Les employeurs, soumis à des obligations en ce qui concerne logement
et nourriture, seront contrôlés par des organismes de protection
sociale et l'action sanitaire menée de front avec l'action éducatrice
sur le double plan de la formation professionnelle et de l'instruction
permettra de déceler les su jets inadaptables à un climat
qui sera souvent très différent de celui de l'Algérie.
Le principe et la pratique sont bien admis de faire bénéficier
les Algériens travaillant en France de toutes les lois sociales.
Il ne pourrait en être autrement. Cependant l'attribution d'allocations
familiales, étant donné les taux différents pratiqués
en France et en Algérie, soulève quelques difficultés.
Du point de vue purement social, cette émigration du chef de famille
présente de sérieux inconvénients. L'Algérien
qui s'embarque à destination de la Métropole quitte sa famille
pour un laps de temps parfois considérable, durant lequel il est
souvent lui-même véritablement déraciné, tandis
que les siens demeurent, la plupart du temps sans ressources régulières.
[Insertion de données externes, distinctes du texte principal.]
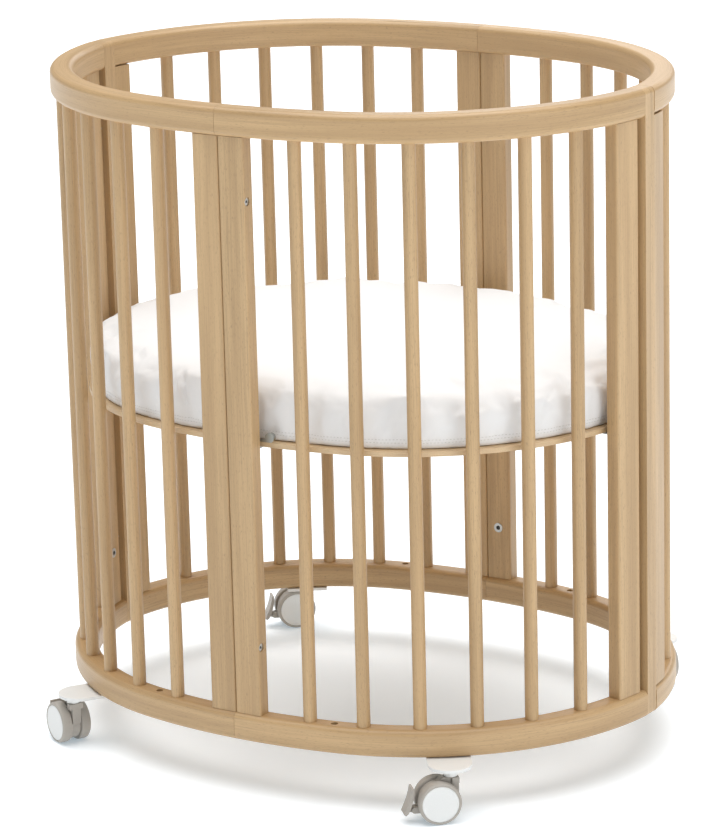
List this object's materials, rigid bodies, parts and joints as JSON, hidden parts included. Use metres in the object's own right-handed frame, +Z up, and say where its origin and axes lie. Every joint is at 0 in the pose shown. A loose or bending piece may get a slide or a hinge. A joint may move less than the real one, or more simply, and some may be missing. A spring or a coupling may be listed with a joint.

Sous le bénéfice de ces observations, il ne semble pas que
cette émigration saisonnière ou temporaire déjà
pratiquée depuis longtemps par les Nord-africains, soit de nature
à soulever des difficultés particulières, en dehors
de celles que crée momentanément la pénurie des transports.
RECASEMENT DES PAYSANS MUSULMANS EN FRANCE
De tels inconvénients pourraient, semble-t-il, être évités
en mettant en application les suggestions qui ont été mises
par certains membres de la Commission Supérieure des Réformes,
au cours de récentes séances tenues par cette assemblée.
Faisant allusion au dépeuplement des régions du Sud-ouest
de la France, quelques-uns d'entre eux ont proposé d'envisager
la possibilité d'y installer des agriculteurs musulmans, choisis
parmi les 600.000 fellahs dépourvus de terre qui ne peuvent tous
être recasés en Algérie.
La création, dans la Métropole, d'un paysanat musulman,
fortement attaché à la terre, présenterait le triple
avantage d'augmenter la production agricole des régions où
il serait implanté, de fixer définitivement dans une situation
stable des travailleurs jusqu'ici contraintsà des déplacements
saisonniers ou temporaires et, enfin, de donner aux populations métropolitaines
et algériennes une grande conscience de la communauté d'intérêts
qui les unit.
Il ne faut pas se dissimuler, toutefois, la complexité des problèmes
que soulève un tel programme et l'importance que revêt en
la matière le facteur humain, qui peut être, à lui
seul, une cause déterminante d'échec ou de succès.
Les émigrants nord-africains devront être transplantés
dans des régions dont les aspects géographiques rappelleront
ceux de leurs pays natal et les cultures qu'ils seront appelés
à entreprendre devront se rapprocher le plus possible de celles
de l'Algérie, au moins au début, afin de permettre une adaptation
plus facile.
Le recasement de paysans algériens musulmans dans la Métropole
exige donc une enquête très approfondie portant sur le recensement
des terres susceptibles d'être récupérées pour
cette installation, la répartition géographique de ces terres
et le climat des régions où elles sont situées, la
nature des cultures pratiquées ou praticables en raison de la vocation
naturelle du sol, etc..., soit effectuée afin de déterminer
si la réalisation d'un tel projet est souhaitable et possible.
Ainsi si le recasement des paysans musulmans en France, problème
complexe, demande une étude approfondie qui reculera les réalisations
dans un avenir plus ou moins lointain, on peut admettre comme acquis et
prochain le départ d'un contingent important (100.000 environ)
de travailleurs algériens vers l'agriculture et l'industrie métropolitaines.
A différentes reprises, l'organisation de l'émigration de
la main-d'uvre excédentaire algérienne a été
étudiée notamment en 1937-1938. Mais les solutions envisagées
à cette époque sont actuellement largement dépassées
puisque la population de l'Algérie a augmenté de 1 million
d'habitants depuis.
Envisagés sur une échelle plus large, construits sur des
bases économiques et sociales, les projets actuels de recasement
doivent, en apportant une solution au problème démographique
posé par l'Algérie et une aide active à la reconstruction
de la France, marquer une fois de plus la solidarité qui existe
entre les populations de l'Union Française.